Cattani: un dolore senza fine

Andrea Ponticelli

A 35 anni di distanza la tragedia del Padiglione Cattani è ancora viva nel ricordo dei parmigiani: una ferita che il tempo stenta a rimarginare. Era il 13 novembre del 1979 quando alle 14.30 la quiete pomeridiana del Maggiore venne interrotta da un tremendo boato e poi dal crollo del padiglione che ospitava le degenze e la sala operatoria di cardiochirurgia, il laboratorio di gastroenterologia, e il primo reparto di anestesia e rianimazione Tre piani vennero inghiottiti da una voragine che seppellì degenti, infermieri e parenti in visita accanto ai famigliari ricoverati.

Ventuno le vittime, tre le donne che dopo quindici ore vennero estratte in vita dalle macerie, dopo un lavoro lento, delicato e massacrante, alla luce dei riflettori piazzati sui tetti degli edifici vicini. quasi a voler ripagare l'incessante opera di centinaia di volontari, con mezzi e strutture ben lontane da quelli attuali della Protezione civile.

Le speranze svanirono però quasi subito per Teresa Lamagni, una 77enne originaria di Vicobellignano, frazione di Casalmaggiore: morì nella tarda mattinata di venerdì 16 novembre, a tre giorni dallo scoppio:

il miracolo si compì per Angiolina Bedotti e Erminia Biggi. Angiolina si trovava accanto al letto del marito Giuseppe Vitali, che morì nella tragedia. Lei precipitò nel vuoto, in un vortice a valanga di calcinacci e mattoni.

Si salvò perchè, raccontò poi ai soccorritori, «una trave si fermò a pochi metri dal mio corpo, e impedì che restassi schiacciata dai massi».

E un'altra trave si trasformò in un miracolo per Erminia Biggi, infermiera ventottenne che stava assistendo una malata: quella trave provvidenziale la protesse, lei si trovò sul suo corpo anche il cadavere della signora che stava assistendo. Passò ore di angoscia e di dolore con una gamba, il bacino e la mandibola rotta: i soccorritori la individuarono alle 3 di notte, la liberarono alle 5.

Alcune furono vittime del caso. Rossana Merlini, operaia specializzata del centro di rianimazione, aveva cambiato il turno con una collega; Patrizia Villani lavorava per la prima volta al Cattani come dipendente della Pulis Coop.
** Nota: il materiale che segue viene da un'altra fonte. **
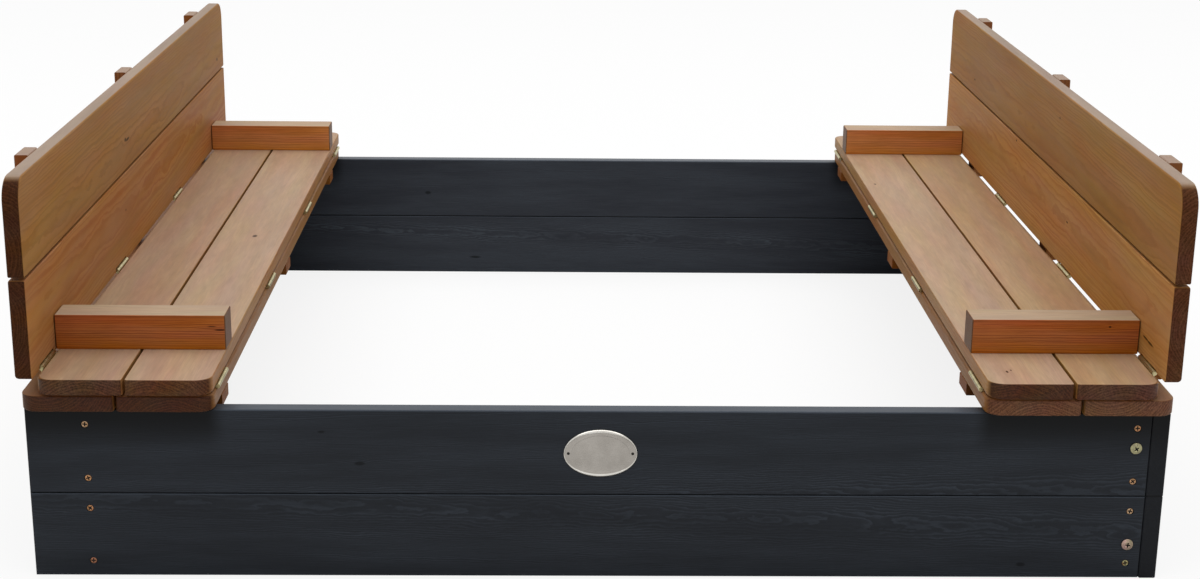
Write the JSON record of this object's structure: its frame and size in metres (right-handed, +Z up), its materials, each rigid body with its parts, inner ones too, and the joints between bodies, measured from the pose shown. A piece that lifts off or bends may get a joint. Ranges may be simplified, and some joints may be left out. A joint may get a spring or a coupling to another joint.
{
  "type": "sandbox with cover",
  "caption": "Square wooden sandbox with a two-part hinged cover that unfolds into facing benches with armrests and backrests.",
  "frame": {"origin": "on the ground plane, at the centre of the bounding box of the sandbox with its cover open as two benches", "axes": "+X across the box from the left bench to the right bench, +Y from the front wall with the nameplate to the rear wall, +Z up"},
  "size_m": [0.9782, 0.974, 0.3453],
  "materials": {
    "dark_stained_wood": "anthracite stain, open grain, matt",
    "seat_wood": "light brown stain, planed, satin",
    "back_wood": "light brown stain, planed, satin",
    "hinge_brass": "brass plated steel",
    "zinc_screw": "yellow passivated zinc",
    "nickel_plate": "satin nickel with a bright rim"
  },
  "bodies": {
    "box": {"front_lower_plank": "dark_stained_wood", "front_upper_plank": "dark_stained_wood", "right_lower_plank": "dark_stained_wood", "right_upper_plank": "dark_stained_wood", "rear_lower_plank": "dark_stained_wood", "rear_upper_plank": "dark_stained_wood", "left_lower_plank": "dark_stained_wood", "left_upper_plank": "dark_stained_wood", "front_end_post": "dark_stained_wood", "front_cover_post": "dark_stained_wood", "right_end_post": "dark_stained_wood", "right_cover_post": "dark_stained_wood", "rear_end_post": "dark_stained_wood", "rear_cover_post": "dark_stained_wood", "left_end_post": "dark_stained_wood", "left_cover_post": "dark_stained_wood", "wall_screws": "zinc_screw", "corner_screws": "zinc_screw", "nameplate": "nickel_plate", "nameplate_pins": "nickel_plate", "right_base_inner_plank": "seat_wood", "right_base_outer_plank": "seat_wood", "right_base_battens": "seat_wood", "left_base_inner_plank": "seat_wood", "left_base_outer_plank": "seat_wood", "left_base_battens": "seat_wood", "base_screws": "zinc_screw", "base_batten_screws": "zinc_screw", "right_fold_base_leaves": "hinge_brass", "left_fold_base_leaves": "hinge_brass"},
    "left_seat": {"left_seat_inner_plank": "seat_wood", "left_seat_outer_plank": "seat_wood", "left_front_armrest": "back_wood", "left_rear_armrest": "back_wood", "left_fold_seat_leaves": "hinge_brass", "left_fold_pins": "hinge_brass", "left_back_seat_leaves": "hinge_brass", "left_back_pins": "hinge_brass", "left_seat_screws": "zinc_screw"},
    "left_backrest": {"left_back_lower_plank": "back_wood", "left_back_upper_plank": "back_wood", "left_back_battens": "back_wood", "left_back_leaves": "hinge_brass", "left_back_screws": "zinc_screw"},
    "right_seat": {"right_seat_inner_plank": "seat_wood", "right_seat_outer_plank": "seat_wood", "right_front_armrest": "back_wood", "right_rear_armrest": "back_wood", "right_fold_seat_leaves": "hinge_brass", "right_fold_pins": "hinge_brass", "right_back_seat_leaves": "hinge_brass", "right_back_pins": "hinge_brass", "right_seat_screws": "zinc_screw"},
    "right_backrest": {"right_back_lower_plank": "back_wood", "right_back_upper_plank": "back_wood", "right_back_battens": "back_wood", "right_back_leaves": "hinge_brass", "right_back_screws": "zinc_screw"}
  },
  "joints": [
    {"name": "left_seat_fold", "type": "hinge", "parent": "box", "child": "left_seat", "pos_m": [-0.31805, 0, 0.1638], "axis": [0, 1, 0], "range_deg": [0, 180]},
    {"name": "left_backrest_fold", "type": "hinge", "parent": "left_seat", "child": "left_backrest", "pos_m": [-0.46284, 0, 0.17876], "axis": [0, 1, 0], "range_deg": [-90, 0]},
    {"name": "right_seat_fold", "type": "hinge", "parent": "box", "child": "right_seat", "pos_m": [0.31805, 0, 0.1638], "axis": [0, -1, 0], "range_deg": [0, 180]},
    {"name": "right_backrest_fold", "type": "hinge", "parent": "right_seat", "child": "right_backrest", "pos_m": [0.46284, 0, 0.17876], "axis": [0, -1, 0], "range_deg": [-90, 0]}
  ],
  "couplings": [
    {"joint": "left_backrest_fold", "follows": "left_seat_fold", "ratio": -0.5},
    {"joint": "right_backrest_fold", "follows": "right_seat_fold", "ratio": -0.5}
  ]
}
Ricorda Cristina Vecchi: «Persi mia sorella Lorenza e mio zio Giovanni, che era ricoverato in Rianimazione per le conseguenze di un incidente. Mia sorella, che aveva 20 anni, era uscita prima dalla Prefettura, dove lavorava, per assisterlo. Lei entrò in Rianimazione, un altro zio stava uscendo: lui si salvò, mia sorella no».

Altri si salvarono per questione di minuti. Come il professor Germano Missale, che era primario del reparto di Gastroenterologia, uno dei tre coinvolti assieme a Cardiochirurgia e alla Rianimazione, all'epoca dello scoppio.

«Ricordo che sono uscito dall'ambulatorio alle 14,18 (due minuti prima dello scoppio ndr), e mi sono diretto verso il mio studio. Ho sentito un tremendo boato. E subito dopo ho visto un'infermiera arrivare interamente coperta dal bianco della polvere. Poi sono corso verso l'ambulatorio e ho visto che, dove ero fino a pochi minuti prima, c'erano soltanto macerie fumanti».

La tragedia restò senza un perché. L'unico punto certo, l'epicentro nella sala operatoria dove furono ritrovati solo brandelli dell'operaio addetto alla sostituzione di una bombola contenente oxico, un ossigenante del sangue usato negli interventi operatori. Perchè quella bombola scoppiò? A 35 anni di distanza è ancora un mistero.